According to a pair of Maine Board of Pesticides Control reports from  2015   and 2016 , with the exception of 9 towns coastwide, our coastal waters and sediments are relatively pesticide free. Or at least at non-detection levels. 

 The 12/16/16 16 report noted "There were no detections in sediments collected from sites previously identified as juvenile lobster habitat or adjacent to lobster habitat."  
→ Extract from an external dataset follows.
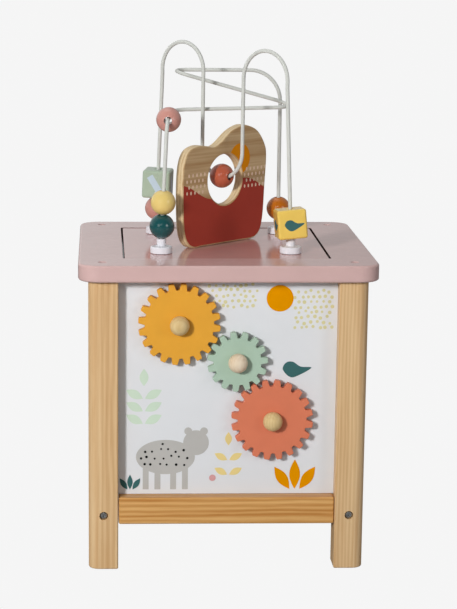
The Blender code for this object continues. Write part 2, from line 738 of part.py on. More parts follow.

Locations with Reportable Levels (RLs) of pesticide Bifenthrin (RL= 0.045 ppb) * 
Blue Hill           0.26 ppb Bifenthrin  
Camden           0.060 ppb Bifenthrin
Boothbay Hbr  0.26 ppb Bifenthrin 
Bath                 0.054 ppb Bifenthrin
Bath                 0.066 ppb Bifenthrin (dup)
Yarmouth         0.56ppb Bifenthrin
Portland           0.32ppb Bifenthrin 
So Portland     1.0ppb Bifenthrin
Biddeford         0.76ppb  Bifenthrin    Biddeford 5.0 ppb  Cypermethrin
Kittery              0.088ppb  Bifenthrin 

*RL  is the lowest concentration at which a chemical can be detected in a sample, and its concentration reported with accuracy.


Here's the timeline since this sampling/testing initiative began in 2014.
2014  
February 5, 2014  Legislation LD 1678. An Act to Protect Maine's Lobster Fishery introduced 2/5/14 by Representative Walter Kumiega, Deer Isle, before the  Maine Legislature's Agriculture and Conservation Committee. The bill would prohibit the use of pesticides methoprene or resmethrin  "in any body of water that drains into the Gulf of Maine or on land from which runoff could enter into any such waterway."  

February 6, 2014.  Maine Pesticide Control Board head Henry Jennings  testified against the bill (23 second excerpt) (Listen to Jennings'  full 40 minute Q&A with legislators)   He said impetus for the bill came from what he called the flawed study of the Long Island Sound lobster disaster the ID'd  heavy use of  methoprene and resmethrin in land around the Sound as a key reason. Alternative reasons for the Lobstercaust? He shrugged.


February 21, 2014   (1Ag & Conservation Committee voted 2/21/14 Ought Not To Pass on LD1678. killing it.
(2)  BPC chief Jennings agreed to organize a coastal Maine sediment & stormwater pesticide sampling project. However, he  said that the call for pesticide sediment and water testing is so small that local chemical labs don't do it. (Later he chooses  Montana State Analytical Laboratory and the Southwest Research Institute (Texas) to do the sample testing)
March 18, 2014  Legislature writes to BPC's Jennings requesting an interim report by January 2015  and a final report by 2017.

April 18, 2014  BPC holds a  presentation on  testing sediments for pesticides.
See  meeting minutes    Jennings' slide show at the meeting  

2015
January 10, 2015 BPC releases an  "interim" report  on their first round of testing. 
See test results here  In Penobscot Bay,  BPC  water quality specialist. Mary Tomlinson sampled the northwest flats of Rockland Harbor, Laite Beach in Camden, and boat launches in Belfast and Blue Hill. The BPC collected samples between August 27 and September 10, 2014 and shipped to them to  the two contract laboratories. Montana Analytical Laboratory and  Southwest Research Institute.  

2016 
December 16, 2016 report This final report is limited to the Casco Bay  and Saco area;  BPC said Penobscot Bay and elsewhere on Maine coast, have  mostly very small to zero levels of pesticides. So the 22016 study dofused on Portland and Saco In fact the report states: "There were no detections in sediments collected from sites previously identified as juvenile lobster habitat or adjacent to lobster habitat."